In the US, the company, with the complicity of the United Auto Workers bureaucracy, dismissed 2,400 at the Stellantis truck plant in Warren, near Detroit, in October. Another 1,100 workers will be indefinitely laid off at the Jeep plant in Toledo, Ohio, next month. In Italy, up to 12,000 jobs are to be cut at Fiat, which is also part of Stellantis. Thousands of Italian car workers have repeatedly taken to the streets to protest against this and the threat to a further 13,000 jobs in the Italian supply industry, but so far, they have been held back by FIOM, the metalworkers’ union.

In the UK, the Vauxhall plant in Luton is being closed and 1,100 jobs destroyed.
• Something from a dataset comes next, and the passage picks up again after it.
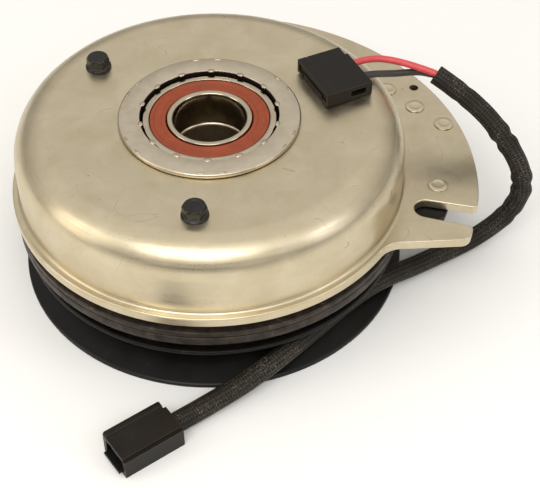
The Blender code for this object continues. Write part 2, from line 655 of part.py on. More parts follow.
def build_lower_connector(frame):
    """Connector at the cable's far end, lying on the surface, with its lock and terminals."""
    half_length = CONNECTOR_LENGTH / 2.0
    half_width = CONNECTOR_WIDTH / 2.0
    body = bmesh.new()
    section = [(-half_width, 0.0)] + [(half_width, 0.0)]
    section += arc(3.2 * MM, 0.0, math.radians(90.0), 4, (half_width - 3.2 * MM, CONNECTOR_HEIGHT - 3.2 * MM))
    section += [(-half_width + 0.5 * MM, CONNECTOR_HEIGHT), (-half_width, CONNECTOR_HEIGHT - 0.5 * MM)]
    corners = [body.verts.new((-half_length, y, z)) for y, z in section]
    end = body.faces.new(corners)
    grown = bmesh.ops.extrude_face_region(body, geom=[end])
    moved = [item for item in grown["geom"] if isinstance(item, bmesh.types.BMVert)]
    bmesh.ops.translate(body, vec=(CONNECTOR_LENGTH, 0.0, 0.0), verts=moved)
    housing = piece("lower_connector_housing", body, "black_plastic", frame)
    hollow = bmesh.new()
    add_box(
        hollow, (-half_length - 1.0 * MM, -half_width + 1.5 * MM, 1.4 * MM),
        (half_length - 6.0 * MM, half_width - 1.9 * MM, CONNECTOR_HEIGHT - 1.6 * MM),
    )
    cut(housing, cutter("connector_hollow", hollow, frame))
    lock = bmesh.new()
    add_box(lock, (-half_length - 1.6 * MM, -half_width + 2.0 * MM, 1.8 * MM), (-half_length + 9.0 * MM, 4.9 * MM, 3.2 * MM))
    piece("lower_connector_lock", lock, "black_plastic", frame, smooth=False)
    for number, middle in enumerate((-3.0 * MM, 2.7 * MM), 1):
        shell = bmesh.new()
        bore = bmesh.new()
        add_box(
            shell, (-half_length + 3.0 * MM, middle - 1.6 * MM, 4.0 * MM),
            (half_length - 6.6 * MM, middle + 1.6 * MM, 7.2 * MM),
        )
        add_box(bore, (-half_length + 2.0 * MM, middle - 1.1 * MM, 4.5 * MM), (0.0, middle + 1.1 * MM, 6.7 * MM))
        socket = piece(f"lower_connector_terminal_{number}", shell, "brass", frame, smooth=False)
        cut(socket, cutter(f"socket_bore_{number}", bore, frame))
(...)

Vauxhall is the longest-standing brand associated with Opel, since 1925 when General Motors first took over the group.

The International Workers Alliance of Rank-and-File Committees (IWA-RFC) has taken up the fight at Stellantis in the US and Vauxhall in the UK to build action committees independent of the union apparatus. This is the only way to conduct a principled defense of all jobs and fight for better wages and secure conditions. This is an international fight, directed against the global corporation and its billionaire shareholders, as well as their lackeys in government and the trade unions.

This is also the way the fight for jobs at Opel must be taken up. An action committee must be formed independently of the IG Metall bureaucracy and the Opel works councils. This will take up the fight for jobs, working conditions and wages together with Stellantis workers around the world. It will also play an important role in the fight against the threat of war. The International Workers Alliance of Rank-and-File Committees will support it.

The action committee is reaching out to all workers, whether temporary, on short-term contracts or permanent, to mobilise them together. “Autoworkers of the world, unite!” the Vauxhall-Luton statement reads.

Any sacrifices demanded by the IG Metall and works council in the name of the “future of the production site” at Opel-Rüsselsheim must be rejected! There is no reason to make concessions to the millionaire executives and shareholders and their highly paid union lackeys.

Why, for example, should technological advances such as e-mobility, digitally controlled driving and artificial intelligence serve to increase stock market prices or finance devastating wars? Instead, every advance must be used to shorten the working day, to finally improve wages and to serve society as a whole. To achieve this, the auto companies must be placed under the direct democratic control of the employees.